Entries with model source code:
......

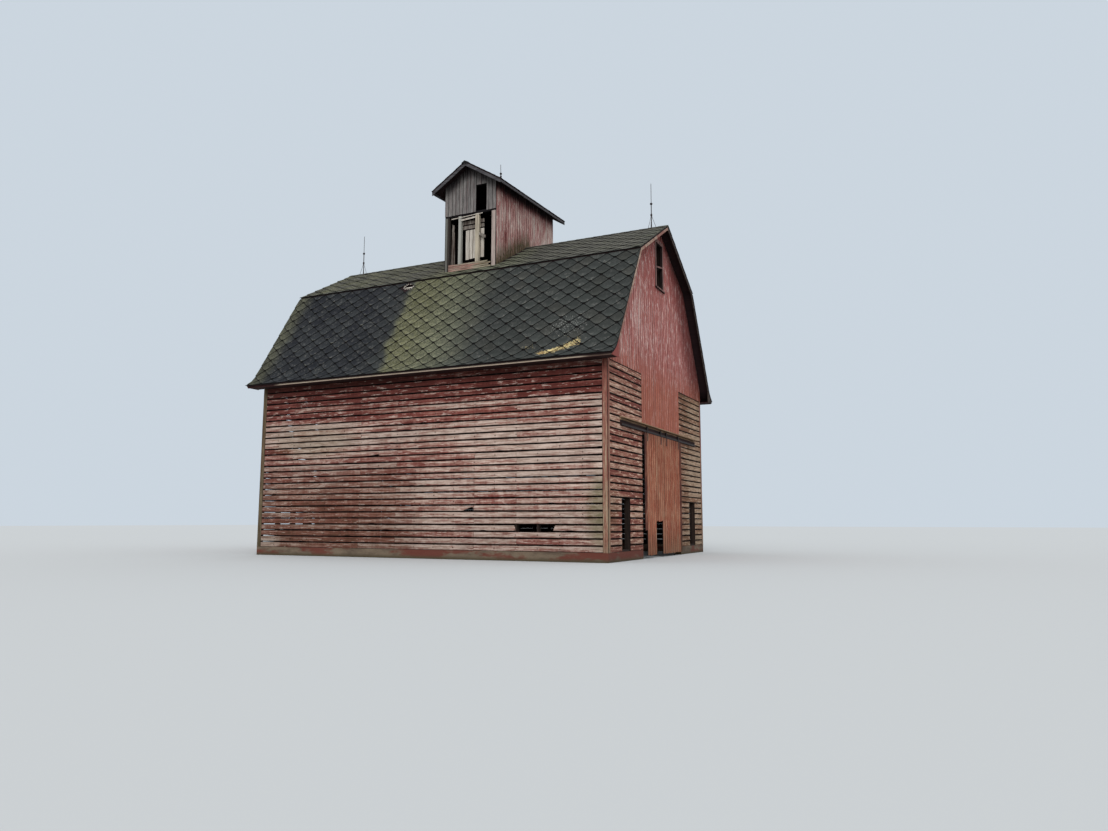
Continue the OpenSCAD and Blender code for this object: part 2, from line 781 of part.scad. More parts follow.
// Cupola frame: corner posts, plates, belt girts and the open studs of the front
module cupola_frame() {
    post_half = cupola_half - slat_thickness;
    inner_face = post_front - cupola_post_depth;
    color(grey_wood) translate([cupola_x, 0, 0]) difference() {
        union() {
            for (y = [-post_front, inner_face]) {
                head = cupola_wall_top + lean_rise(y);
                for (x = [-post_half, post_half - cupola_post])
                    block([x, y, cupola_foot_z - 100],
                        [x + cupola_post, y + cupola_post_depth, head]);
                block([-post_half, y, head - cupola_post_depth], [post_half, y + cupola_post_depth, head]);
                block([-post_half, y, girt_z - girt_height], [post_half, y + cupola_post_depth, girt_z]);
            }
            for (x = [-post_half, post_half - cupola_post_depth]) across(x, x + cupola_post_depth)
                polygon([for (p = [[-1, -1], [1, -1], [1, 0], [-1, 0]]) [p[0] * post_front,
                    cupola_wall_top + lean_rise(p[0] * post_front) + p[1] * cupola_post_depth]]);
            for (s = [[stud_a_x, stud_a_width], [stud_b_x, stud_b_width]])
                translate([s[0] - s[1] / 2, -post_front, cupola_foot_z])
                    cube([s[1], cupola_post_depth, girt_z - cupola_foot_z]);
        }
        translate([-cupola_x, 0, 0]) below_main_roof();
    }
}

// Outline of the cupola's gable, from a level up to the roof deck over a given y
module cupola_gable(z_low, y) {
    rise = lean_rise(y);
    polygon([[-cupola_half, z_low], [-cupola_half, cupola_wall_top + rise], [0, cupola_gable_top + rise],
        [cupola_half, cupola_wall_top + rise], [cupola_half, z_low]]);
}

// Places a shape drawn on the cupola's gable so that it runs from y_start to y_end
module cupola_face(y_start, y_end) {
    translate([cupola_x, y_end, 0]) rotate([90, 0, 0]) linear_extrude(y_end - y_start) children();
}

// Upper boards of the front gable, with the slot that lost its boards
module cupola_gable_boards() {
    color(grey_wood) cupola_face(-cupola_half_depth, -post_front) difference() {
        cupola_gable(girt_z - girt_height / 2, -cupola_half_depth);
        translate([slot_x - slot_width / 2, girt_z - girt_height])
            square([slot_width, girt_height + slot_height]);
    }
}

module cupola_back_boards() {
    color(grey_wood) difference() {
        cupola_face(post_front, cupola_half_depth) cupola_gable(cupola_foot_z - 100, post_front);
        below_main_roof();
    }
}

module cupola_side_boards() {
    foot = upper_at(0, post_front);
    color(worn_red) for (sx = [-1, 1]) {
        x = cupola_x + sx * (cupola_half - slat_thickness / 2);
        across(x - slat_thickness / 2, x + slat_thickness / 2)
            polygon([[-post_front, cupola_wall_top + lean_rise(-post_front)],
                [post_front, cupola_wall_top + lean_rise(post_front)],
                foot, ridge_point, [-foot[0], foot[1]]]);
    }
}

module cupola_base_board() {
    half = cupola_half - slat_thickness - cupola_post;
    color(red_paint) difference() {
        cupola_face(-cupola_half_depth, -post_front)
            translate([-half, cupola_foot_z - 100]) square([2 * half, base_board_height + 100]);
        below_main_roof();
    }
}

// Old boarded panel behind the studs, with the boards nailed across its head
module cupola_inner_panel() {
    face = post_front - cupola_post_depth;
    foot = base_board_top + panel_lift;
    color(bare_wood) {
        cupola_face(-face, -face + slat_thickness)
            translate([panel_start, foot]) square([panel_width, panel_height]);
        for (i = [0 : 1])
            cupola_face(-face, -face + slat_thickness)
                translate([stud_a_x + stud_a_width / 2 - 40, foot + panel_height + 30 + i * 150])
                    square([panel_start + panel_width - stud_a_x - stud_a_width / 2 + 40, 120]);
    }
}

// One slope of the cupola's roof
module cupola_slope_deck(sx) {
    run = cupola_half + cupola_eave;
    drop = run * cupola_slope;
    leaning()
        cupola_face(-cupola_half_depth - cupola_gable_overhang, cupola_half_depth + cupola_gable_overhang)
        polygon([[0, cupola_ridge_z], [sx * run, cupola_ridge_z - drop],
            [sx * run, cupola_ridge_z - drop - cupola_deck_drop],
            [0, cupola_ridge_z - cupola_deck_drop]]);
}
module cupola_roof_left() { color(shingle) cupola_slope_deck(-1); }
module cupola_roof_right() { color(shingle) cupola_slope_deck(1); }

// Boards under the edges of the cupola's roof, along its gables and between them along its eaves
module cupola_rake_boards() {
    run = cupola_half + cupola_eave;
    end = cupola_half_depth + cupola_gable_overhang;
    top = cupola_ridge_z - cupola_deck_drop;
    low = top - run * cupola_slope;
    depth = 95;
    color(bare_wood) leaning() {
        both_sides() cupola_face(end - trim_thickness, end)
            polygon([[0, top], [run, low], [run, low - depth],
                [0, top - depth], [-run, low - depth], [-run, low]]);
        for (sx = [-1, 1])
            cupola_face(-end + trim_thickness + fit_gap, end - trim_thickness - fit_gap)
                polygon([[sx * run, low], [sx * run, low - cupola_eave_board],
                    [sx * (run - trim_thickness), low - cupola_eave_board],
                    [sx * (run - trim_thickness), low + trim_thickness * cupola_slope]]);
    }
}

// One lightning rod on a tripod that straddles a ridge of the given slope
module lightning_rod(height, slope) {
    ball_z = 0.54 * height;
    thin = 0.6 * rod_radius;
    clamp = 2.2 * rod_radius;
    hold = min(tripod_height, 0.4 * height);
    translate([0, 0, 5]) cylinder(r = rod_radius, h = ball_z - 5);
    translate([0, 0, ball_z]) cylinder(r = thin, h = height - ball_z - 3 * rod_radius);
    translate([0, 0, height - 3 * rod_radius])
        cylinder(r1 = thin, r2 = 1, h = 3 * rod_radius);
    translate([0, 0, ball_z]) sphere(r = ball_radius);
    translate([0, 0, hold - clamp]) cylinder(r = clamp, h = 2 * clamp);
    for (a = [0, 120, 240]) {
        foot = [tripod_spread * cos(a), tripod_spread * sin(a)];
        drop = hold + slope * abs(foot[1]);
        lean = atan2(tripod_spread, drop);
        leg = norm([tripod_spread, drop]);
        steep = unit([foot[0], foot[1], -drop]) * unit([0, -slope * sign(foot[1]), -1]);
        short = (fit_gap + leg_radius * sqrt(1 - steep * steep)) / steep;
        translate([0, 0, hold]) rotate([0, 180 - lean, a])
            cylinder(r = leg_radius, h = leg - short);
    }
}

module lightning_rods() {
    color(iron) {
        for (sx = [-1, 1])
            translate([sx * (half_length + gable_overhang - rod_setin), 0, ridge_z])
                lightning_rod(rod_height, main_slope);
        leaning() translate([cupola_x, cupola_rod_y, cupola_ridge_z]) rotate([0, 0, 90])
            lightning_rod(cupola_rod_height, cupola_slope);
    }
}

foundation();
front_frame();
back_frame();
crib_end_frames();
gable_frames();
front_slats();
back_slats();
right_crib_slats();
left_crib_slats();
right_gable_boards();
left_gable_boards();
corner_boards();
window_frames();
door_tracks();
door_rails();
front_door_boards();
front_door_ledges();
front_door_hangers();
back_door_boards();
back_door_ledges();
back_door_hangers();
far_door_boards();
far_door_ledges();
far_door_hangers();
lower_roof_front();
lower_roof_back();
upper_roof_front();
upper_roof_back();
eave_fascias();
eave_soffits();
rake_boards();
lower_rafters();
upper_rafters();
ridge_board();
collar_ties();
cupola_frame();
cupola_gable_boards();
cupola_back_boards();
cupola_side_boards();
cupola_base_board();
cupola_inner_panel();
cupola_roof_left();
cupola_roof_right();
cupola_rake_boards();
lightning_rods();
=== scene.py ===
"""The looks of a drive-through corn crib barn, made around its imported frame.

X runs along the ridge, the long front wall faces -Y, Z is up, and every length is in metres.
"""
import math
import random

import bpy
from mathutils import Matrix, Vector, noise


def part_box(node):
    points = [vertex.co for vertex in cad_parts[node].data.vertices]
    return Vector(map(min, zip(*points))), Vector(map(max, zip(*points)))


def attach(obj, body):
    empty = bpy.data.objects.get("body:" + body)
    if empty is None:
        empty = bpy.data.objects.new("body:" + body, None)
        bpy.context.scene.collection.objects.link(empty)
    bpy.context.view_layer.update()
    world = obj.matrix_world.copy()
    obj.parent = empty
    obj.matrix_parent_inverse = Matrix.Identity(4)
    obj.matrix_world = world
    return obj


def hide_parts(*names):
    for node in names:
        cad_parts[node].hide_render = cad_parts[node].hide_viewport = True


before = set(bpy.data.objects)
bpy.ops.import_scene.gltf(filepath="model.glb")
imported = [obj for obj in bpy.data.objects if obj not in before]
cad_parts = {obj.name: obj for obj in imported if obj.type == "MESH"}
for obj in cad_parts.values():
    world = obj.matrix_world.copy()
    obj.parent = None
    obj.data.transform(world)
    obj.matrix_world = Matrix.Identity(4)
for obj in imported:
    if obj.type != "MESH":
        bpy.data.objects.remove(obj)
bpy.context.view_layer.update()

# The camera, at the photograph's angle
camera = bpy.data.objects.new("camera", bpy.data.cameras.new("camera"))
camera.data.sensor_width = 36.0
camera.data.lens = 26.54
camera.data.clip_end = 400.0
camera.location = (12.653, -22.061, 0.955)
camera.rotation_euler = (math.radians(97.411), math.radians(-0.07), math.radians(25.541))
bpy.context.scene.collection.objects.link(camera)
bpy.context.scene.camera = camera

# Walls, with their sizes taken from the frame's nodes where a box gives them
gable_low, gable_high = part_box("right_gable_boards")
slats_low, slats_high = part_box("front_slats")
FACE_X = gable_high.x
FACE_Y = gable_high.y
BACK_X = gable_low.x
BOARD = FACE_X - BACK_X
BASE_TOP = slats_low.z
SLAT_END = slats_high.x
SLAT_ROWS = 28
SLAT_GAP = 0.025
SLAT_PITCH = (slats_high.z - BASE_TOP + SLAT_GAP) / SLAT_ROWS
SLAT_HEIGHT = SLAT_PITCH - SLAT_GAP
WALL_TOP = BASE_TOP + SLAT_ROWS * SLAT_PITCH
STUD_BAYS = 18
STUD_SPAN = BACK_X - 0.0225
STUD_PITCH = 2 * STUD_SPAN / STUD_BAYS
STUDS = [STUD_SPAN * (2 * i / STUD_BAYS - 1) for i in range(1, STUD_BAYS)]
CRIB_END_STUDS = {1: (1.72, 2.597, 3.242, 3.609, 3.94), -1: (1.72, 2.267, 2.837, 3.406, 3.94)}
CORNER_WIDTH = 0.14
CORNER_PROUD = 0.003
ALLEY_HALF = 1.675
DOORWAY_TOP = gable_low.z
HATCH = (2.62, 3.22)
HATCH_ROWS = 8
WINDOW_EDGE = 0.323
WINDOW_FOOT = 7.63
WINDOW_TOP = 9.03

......

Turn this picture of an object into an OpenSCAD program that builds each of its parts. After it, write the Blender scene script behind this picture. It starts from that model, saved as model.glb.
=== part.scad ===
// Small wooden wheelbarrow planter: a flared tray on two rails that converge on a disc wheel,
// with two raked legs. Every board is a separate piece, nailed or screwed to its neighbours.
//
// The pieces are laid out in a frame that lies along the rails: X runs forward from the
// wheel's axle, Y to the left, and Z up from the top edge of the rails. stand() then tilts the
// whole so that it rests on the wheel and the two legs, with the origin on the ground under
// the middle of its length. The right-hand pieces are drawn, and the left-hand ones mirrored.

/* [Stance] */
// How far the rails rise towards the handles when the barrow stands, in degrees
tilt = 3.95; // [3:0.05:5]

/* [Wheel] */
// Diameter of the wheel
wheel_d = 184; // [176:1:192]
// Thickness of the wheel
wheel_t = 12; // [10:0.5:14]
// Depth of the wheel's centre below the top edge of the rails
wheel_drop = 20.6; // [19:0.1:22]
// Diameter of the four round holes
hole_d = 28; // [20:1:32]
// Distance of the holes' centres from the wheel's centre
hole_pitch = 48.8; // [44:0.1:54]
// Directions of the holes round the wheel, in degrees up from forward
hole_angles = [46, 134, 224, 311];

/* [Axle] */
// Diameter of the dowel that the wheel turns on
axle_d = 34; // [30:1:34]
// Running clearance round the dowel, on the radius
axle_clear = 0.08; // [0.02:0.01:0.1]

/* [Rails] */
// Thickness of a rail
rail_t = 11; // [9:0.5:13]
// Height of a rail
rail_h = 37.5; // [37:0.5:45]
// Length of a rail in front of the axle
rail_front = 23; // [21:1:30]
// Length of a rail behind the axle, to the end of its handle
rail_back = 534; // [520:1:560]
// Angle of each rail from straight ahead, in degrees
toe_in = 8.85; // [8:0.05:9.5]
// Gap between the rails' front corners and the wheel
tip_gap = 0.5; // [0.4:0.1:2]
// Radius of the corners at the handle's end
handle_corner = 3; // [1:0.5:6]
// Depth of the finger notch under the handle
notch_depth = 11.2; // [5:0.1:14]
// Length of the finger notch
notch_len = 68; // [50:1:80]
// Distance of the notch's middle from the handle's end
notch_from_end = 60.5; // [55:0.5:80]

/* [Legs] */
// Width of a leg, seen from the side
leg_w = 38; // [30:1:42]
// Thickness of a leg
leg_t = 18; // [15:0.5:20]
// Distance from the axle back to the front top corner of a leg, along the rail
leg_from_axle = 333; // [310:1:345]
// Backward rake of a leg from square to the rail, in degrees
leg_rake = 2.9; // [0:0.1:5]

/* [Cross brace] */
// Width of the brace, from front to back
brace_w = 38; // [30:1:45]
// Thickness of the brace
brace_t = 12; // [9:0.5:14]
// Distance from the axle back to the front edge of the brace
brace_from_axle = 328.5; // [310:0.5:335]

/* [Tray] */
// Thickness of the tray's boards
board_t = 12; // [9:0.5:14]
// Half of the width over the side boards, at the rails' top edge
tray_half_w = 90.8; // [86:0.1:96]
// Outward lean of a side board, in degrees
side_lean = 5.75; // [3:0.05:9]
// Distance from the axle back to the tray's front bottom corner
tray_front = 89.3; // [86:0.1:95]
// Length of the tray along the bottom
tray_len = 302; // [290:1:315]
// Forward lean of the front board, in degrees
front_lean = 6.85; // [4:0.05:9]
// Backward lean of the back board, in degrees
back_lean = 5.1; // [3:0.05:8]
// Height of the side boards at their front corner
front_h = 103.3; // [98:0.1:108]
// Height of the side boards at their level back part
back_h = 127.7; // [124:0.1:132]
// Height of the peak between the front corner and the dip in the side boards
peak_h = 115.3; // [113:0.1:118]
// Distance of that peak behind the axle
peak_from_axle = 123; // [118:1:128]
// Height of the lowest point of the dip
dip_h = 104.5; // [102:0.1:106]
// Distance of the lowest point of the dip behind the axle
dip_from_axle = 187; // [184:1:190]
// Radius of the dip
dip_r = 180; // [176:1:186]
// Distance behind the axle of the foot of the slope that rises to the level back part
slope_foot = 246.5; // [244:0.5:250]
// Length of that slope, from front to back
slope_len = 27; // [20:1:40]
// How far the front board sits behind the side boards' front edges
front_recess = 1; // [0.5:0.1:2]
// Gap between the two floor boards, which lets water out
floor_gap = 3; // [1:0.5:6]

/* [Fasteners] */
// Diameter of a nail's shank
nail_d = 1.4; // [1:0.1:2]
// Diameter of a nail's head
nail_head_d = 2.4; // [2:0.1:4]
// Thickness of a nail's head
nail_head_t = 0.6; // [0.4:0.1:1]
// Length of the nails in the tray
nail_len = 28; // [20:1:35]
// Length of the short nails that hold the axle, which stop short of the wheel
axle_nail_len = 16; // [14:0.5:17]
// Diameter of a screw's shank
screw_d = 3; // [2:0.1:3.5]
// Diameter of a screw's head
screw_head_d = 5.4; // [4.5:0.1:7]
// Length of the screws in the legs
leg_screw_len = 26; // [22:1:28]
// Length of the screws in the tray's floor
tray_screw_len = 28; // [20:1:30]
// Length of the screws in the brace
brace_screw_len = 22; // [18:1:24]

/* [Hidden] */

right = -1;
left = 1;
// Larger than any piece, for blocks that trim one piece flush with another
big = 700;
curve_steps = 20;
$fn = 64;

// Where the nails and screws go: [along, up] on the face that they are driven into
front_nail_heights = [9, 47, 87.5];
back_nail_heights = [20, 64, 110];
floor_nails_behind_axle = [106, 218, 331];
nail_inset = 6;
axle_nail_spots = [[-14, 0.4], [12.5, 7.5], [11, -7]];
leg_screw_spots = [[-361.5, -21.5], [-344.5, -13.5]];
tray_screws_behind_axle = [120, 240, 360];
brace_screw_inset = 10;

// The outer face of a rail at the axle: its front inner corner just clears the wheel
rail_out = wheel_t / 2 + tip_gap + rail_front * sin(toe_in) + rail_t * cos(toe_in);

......

What this task involves: Give back exactly the lines running from the line that contains "cupola_gable_boards();" through the line that contains "from mathutils import Matrix, Vector, noise", and nothing outside them.

Task answer:
cupola_gable_boards();
cupola_back_boards();
cupola_side_boards();
cupola_base_board();
cupola_inner_panel();
cupola_roof_left();
cupola_roof_right();
cupola_rake_boards();
lightning_rods();
=== scene.py ===
"""The looks of a drive-through corn crib barn, made around its imported frame.

X runs along the ridge, the long front wall faces -Y, Z is up, and every length is in metres.
"""
import math
import random

import bpy
from mathutils import Matrix, Vector, noise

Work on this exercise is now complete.